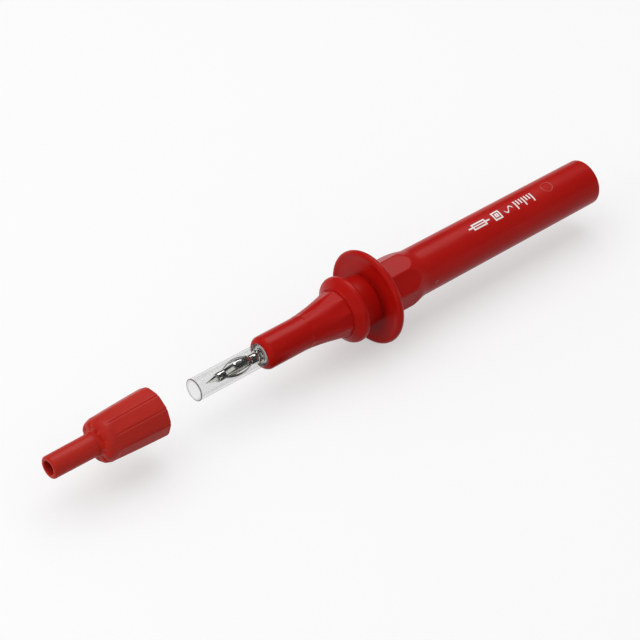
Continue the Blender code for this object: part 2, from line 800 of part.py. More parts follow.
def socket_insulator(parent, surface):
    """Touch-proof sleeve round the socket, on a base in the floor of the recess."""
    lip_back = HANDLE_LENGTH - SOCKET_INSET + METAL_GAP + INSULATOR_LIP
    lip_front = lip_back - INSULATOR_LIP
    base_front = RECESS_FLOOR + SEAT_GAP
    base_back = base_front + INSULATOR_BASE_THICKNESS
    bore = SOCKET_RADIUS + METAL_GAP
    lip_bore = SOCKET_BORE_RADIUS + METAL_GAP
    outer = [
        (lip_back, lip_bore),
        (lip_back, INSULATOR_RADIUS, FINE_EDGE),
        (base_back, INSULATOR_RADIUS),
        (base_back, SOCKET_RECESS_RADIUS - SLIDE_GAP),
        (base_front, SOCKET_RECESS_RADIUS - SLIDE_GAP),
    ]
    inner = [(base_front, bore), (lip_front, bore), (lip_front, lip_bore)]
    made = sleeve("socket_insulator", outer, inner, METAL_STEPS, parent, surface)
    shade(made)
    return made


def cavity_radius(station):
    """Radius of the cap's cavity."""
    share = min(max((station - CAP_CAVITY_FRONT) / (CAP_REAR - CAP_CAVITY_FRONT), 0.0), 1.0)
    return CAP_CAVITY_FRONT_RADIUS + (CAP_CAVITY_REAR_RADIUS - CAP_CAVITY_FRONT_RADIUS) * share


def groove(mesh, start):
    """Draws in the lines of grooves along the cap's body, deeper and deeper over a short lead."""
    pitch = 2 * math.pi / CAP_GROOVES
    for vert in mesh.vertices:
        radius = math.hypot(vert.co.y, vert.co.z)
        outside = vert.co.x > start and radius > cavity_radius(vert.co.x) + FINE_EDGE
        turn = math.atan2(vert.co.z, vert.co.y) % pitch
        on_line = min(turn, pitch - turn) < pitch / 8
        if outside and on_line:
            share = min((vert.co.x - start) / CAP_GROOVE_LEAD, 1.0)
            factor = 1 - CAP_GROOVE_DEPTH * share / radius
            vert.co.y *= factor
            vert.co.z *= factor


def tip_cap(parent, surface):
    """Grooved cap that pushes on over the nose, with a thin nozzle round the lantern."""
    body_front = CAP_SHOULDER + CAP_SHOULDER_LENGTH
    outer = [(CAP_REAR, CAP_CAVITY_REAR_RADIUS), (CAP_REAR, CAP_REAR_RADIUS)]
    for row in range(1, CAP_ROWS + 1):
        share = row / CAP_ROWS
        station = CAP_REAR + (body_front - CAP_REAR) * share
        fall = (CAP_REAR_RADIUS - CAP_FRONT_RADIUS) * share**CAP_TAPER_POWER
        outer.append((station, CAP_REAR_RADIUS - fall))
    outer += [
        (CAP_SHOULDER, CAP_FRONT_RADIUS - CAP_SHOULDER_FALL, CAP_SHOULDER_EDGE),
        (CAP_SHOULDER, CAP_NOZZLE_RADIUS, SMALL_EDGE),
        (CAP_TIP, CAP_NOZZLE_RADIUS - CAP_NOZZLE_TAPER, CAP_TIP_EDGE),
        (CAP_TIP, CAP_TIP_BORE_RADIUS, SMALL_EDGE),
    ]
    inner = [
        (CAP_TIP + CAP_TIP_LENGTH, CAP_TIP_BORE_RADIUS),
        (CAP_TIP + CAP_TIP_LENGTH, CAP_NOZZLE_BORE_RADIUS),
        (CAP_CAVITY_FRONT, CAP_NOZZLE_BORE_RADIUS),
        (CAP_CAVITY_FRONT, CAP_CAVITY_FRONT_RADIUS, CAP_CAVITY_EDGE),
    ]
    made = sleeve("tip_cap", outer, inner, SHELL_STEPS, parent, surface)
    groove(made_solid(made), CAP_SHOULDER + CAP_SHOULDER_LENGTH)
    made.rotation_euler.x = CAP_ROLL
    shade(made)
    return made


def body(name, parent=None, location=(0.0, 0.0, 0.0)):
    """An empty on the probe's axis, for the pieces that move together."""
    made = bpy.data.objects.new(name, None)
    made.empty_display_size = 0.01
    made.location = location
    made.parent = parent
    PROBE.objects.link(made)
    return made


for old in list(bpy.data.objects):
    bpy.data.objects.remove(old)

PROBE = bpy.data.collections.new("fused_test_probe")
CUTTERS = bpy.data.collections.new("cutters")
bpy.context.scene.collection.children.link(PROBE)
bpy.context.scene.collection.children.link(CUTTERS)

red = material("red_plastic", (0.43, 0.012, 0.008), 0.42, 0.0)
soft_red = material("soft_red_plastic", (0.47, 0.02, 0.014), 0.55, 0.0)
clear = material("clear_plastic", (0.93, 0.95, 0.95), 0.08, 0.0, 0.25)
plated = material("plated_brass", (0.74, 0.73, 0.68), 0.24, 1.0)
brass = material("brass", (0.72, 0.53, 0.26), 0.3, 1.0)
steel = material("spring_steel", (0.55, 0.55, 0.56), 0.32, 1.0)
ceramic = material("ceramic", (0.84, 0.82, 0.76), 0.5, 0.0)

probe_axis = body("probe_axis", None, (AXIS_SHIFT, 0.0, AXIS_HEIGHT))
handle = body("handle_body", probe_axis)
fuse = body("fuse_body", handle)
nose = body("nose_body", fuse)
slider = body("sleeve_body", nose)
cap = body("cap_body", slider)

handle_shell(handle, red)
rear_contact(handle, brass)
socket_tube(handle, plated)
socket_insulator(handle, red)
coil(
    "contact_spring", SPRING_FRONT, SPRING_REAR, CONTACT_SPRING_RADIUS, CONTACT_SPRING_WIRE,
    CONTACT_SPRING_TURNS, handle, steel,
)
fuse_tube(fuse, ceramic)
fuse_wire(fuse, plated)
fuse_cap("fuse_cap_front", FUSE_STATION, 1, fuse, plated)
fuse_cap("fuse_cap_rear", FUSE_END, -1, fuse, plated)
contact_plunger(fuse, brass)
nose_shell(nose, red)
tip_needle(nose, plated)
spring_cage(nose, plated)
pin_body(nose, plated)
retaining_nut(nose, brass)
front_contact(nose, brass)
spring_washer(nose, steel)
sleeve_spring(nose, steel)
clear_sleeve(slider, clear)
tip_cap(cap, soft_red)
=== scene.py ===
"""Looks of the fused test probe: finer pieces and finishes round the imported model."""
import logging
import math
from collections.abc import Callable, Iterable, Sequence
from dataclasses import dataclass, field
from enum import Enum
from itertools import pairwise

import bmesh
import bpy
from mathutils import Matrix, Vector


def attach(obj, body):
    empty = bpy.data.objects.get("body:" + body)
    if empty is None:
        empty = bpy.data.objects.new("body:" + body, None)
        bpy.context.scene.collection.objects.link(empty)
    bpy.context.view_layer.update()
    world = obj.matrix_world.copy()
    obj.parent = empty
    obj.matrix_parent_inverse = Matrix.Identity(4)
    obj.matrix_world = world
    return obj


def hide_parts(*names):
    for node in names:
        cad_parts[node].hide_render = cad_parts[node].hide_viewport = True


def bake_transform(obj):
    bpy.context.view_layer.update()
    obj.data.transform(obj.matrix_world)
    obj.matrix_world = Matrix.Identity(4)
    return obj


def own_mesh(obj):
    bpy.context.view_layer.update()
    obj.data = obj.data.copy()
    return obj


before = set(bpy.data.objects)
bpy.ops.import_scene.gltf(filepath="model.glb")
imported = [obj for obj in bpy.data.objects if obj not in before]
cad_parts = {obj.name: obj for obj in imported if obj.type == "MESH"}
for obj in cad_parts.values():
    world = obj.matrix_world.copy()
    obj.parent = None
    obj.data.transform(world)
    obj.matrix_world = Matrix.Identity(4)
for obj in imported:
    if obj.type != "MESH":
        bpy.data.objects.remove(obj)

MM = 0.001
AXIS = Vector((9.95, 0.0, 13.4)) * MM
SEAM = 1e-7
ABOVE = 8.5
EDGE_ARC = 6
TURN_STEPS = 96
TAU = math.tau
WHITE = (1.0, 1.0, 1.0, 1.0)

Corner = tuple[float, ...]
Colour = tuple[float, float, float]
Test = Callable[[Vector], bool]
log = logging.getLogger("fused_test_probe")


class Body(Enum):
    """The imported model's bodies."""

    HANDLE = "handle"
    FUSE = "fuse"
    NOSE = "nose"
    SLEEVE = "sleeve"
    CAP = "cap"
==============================
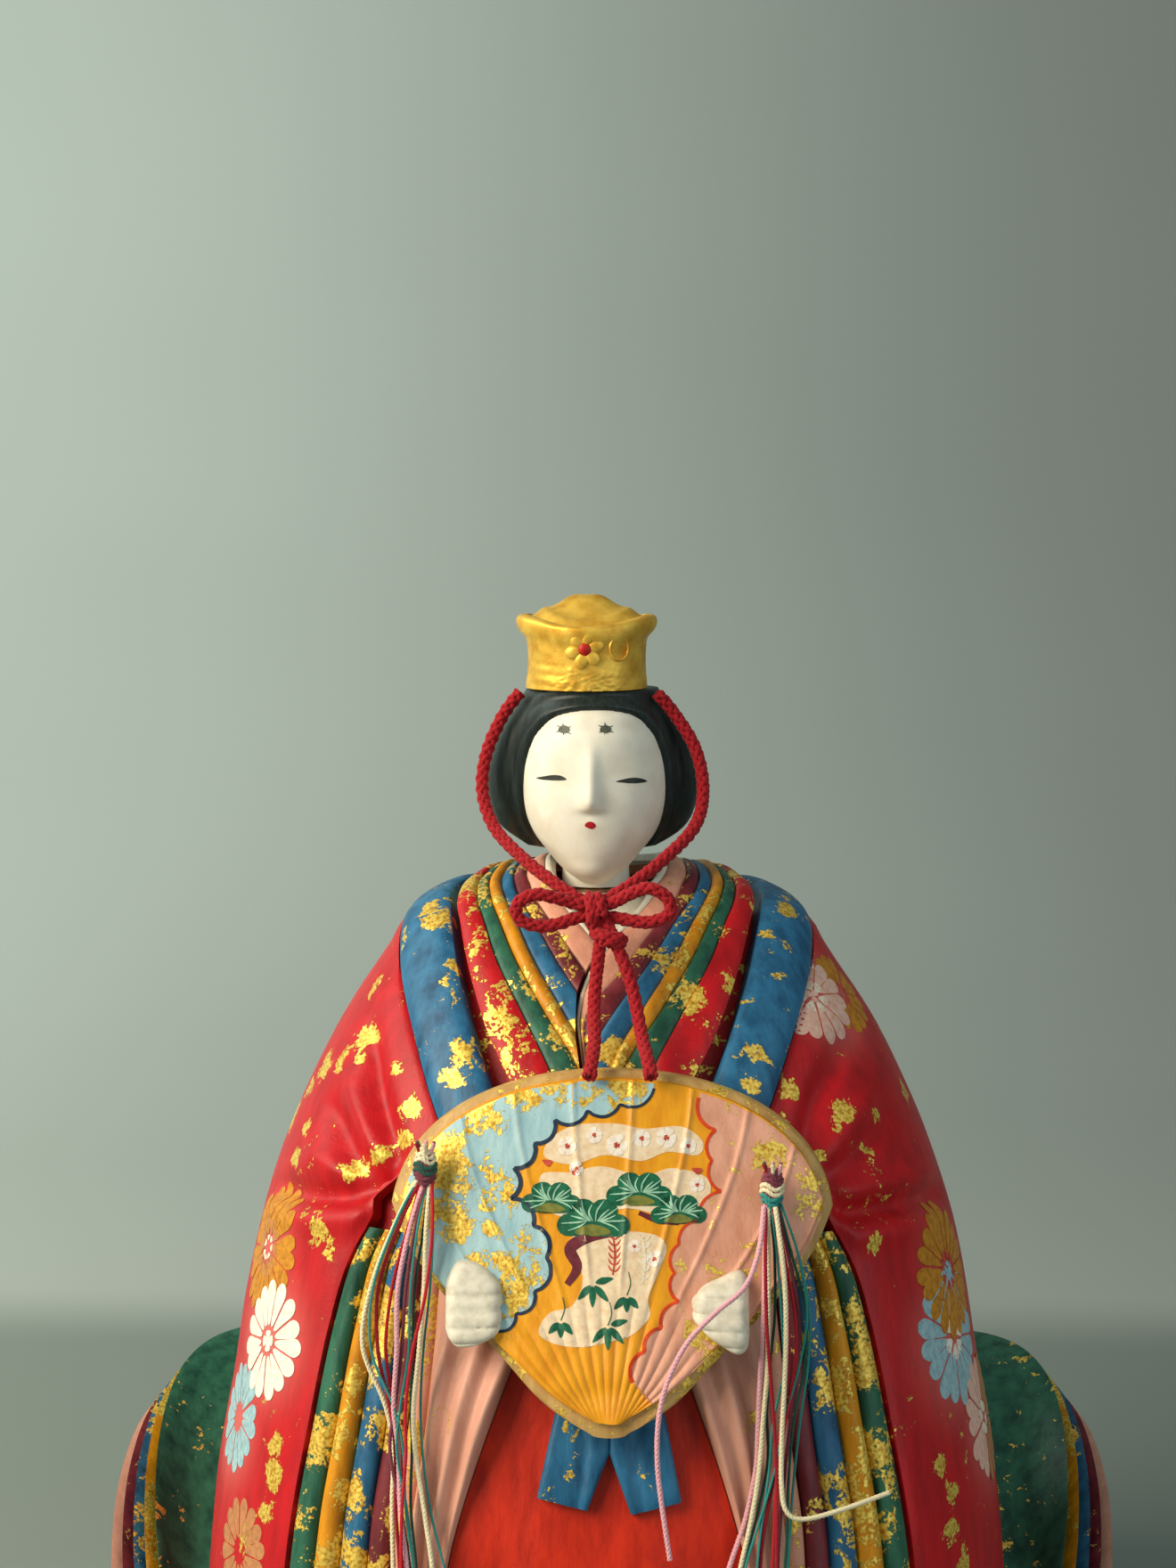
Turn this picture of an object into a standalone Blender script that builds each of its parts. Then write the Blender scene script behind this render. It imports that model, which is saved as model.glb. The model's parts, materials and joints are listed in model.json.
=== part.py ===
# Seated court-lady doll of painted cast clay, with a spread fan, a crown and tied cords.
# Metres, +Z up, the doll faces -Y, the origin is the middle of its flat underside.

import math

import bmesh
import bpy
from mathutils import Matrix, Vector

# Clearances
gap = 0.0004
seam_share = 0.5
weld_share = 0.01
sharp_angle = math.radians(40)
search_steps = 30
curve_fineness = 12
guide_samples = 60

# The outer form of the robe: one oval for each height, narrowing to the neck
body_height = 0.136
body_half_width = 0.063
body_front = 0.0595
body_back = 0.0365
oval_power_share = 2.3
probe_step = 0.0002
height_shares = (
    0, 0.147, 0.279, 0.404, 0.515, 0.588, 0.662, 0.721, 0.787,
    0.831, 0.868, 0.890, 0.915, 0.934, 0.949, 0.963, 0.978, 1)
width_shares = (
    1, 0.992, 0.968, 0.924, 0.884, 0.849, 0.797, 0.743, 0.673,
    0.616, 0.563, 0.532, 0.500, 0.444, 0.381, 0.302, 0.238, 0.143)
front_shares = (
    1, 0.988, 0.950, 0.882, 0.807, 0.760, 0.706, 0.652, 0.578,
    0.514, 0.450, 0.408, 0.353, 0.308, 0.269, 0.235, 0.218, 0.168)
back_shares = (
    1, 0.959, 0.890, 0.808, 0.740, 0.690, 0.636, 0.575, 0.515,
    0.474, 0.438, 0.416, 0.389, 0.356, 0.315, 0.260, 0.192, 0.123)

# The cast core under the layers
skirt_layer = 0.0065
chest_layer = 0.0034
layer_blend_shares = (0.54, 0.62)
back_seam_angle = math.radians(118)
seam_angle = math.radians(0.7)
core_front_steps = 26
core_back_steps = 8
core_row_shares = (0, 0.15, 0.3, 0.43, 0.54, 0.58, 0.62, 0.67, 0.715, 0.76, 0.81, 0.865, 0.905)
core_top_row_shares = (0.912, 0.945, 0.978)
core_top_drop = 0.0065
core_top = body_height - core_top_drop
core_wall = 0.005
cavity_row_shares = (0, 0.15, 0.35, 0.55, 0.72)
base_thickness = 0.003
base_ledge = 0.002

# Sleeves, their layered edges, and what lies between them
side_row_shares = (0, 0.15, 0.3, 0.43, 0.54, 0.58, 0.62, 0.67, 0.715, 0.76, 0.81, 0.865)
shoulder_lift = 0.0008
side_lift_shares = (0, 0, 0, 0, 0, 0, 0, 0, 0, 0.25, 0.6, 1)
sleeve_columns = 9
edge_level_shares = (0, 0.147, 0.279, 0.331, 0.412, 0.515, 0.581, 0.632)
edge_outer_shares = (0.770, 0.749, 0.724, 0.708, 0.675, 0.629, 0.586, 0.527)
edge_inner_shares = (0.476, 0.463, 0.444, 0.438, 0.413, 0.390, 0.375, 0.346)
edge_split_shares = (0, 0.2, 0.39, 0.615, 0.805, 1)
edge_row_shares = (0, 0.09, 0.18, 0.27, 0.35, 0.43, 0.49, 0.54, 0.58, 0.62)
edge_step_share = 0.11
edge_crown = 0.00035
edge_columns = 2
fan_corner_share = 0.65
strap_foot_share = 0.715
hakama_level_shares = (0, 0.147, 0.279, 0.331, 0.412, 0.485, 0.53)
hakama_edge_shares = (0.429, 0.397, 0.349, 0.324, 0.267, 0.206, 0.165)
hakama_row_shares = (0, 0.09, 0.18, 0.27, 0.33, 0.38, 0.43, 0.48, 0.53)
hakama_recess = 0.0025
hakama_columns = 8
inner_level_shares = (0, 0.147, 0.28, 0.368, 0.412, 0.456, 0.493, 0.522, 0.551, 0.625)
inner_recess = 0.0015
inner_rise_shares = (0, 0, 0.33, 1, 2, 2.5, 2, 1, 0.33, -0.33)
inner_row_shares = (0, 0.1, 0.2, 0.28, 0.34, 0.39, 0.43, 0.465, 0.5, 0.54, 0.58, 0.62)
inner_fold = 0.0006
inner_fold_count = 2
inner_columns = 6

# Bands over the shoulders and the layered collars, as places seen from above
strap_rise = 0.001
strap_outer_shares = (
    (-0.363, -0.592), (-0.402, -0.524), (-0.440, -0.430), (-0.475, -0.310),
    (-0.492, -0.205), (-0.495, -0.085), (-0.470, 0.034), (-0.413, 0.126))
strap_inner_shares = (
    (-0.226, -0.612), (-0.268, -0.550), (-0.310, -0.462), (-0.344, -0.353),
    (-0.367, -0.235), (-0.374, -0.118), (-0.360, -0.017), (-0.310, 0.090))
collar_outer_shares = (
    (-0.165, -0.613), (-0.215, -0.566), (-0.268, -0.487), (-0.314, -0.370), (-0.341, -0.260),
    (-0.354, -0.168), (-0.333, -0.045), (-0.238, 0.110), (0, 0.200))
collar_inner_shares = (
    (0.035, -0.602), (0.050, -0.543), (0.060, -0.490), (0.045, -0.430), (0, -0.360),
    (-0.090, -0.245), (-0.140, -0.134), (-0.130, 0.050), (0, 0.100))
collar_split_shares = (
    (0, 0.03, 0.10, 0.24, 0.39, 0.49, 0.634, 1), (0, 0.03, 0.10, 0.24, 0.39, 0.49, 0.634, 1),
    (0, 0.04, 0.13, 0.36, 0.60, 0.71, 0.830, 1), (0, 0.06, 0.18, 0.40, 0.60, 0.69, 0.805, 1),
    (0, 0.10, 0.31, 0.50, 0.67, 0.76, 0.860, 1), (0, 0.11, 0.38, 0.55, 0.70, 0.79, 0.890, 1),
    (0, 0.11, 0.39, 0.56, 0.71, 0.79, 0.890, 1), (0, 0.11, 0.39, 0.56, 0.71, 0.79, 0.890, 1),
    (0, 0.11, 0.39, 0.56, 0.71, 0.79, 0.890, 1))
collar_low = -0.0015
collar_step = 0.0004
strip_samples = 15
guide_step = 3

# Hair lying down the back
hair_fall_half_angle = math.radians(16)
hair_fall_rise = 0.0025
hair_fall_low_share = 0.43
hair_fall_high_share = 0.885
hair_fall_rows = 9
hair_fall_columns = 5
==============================
◆ **EXERCISE INSTRUCTIONS**: From the records above, transcribe without alteration every line from the one with "handle_shell(handle, red)" to the one with "cad_parts[node].hide_render = cad_parts[node].hide_viewport", inclusive.

◆ **SOLUTION**:
handle_shell(handle, red)
rear_contact(handle, brass)
socket_tube(handle, plated)
socket_insulator(handle, red)
coil(
    "contact_spring", SPRING_FRONT, SPRING_REAR, CONTACT_SPRING_RADIUS, CONTACT_SPRING_WIRE,
    CONTACT_SPRING_TURNS, handle, steel,
)
fuse_tube(fuse, ceramic)
fuse_wire(fuse, plated)
fuse_cap("fuse_cap_front", FUSE_STATION, 1, fuse, plated)
fuse_cap("fuse_cap_rear", FUSE_END, -1, fuse, plated)
contact_plunger(fuse, brass)
nose_shell(nose, red)
tip_needle(nose, plated)
spring_cage(nose, plated)
pin_body(nose, plated)
retaining_nut(nose, brass)
front_contact(nose, brass)
spring_washer(nose, steel)
sleeve_spring(nose, steel)
clear_sleeve(slider, clear)
tip_cap(cap, soft_red)
=== scene.py ===
"""Looks of the fused test probe: finer pieces and finishes round the imported model."""
import logging
import math
from collections.abc import Callable, Iterable, Sequence
from dataclasses import dataclass, field
from enum import Enum
from itertools import pairwise

import bmesh
import bpy
from mathutils import Matrix, Vector


def attach(obj, body):
    empty = bpy.data.objects.get("body:" + body)
    if empty is None:
        empty = bpy.data.objects.new("body:" + body, None)
        bpy.context.scene.collection.objects.link(empty)
    bpy.context.view_layer.update()
    world = obj.matrix_world.copy()
    obj.parent = empty
    obj.matrix_parent_inverse = Matrix.Identity(4)
    obj.matrix_world = world
    return obj


def hide_parts(*names):
    for node in names:
        cad_parts[node].hide_render = cad_parts[node].hide_viewport = True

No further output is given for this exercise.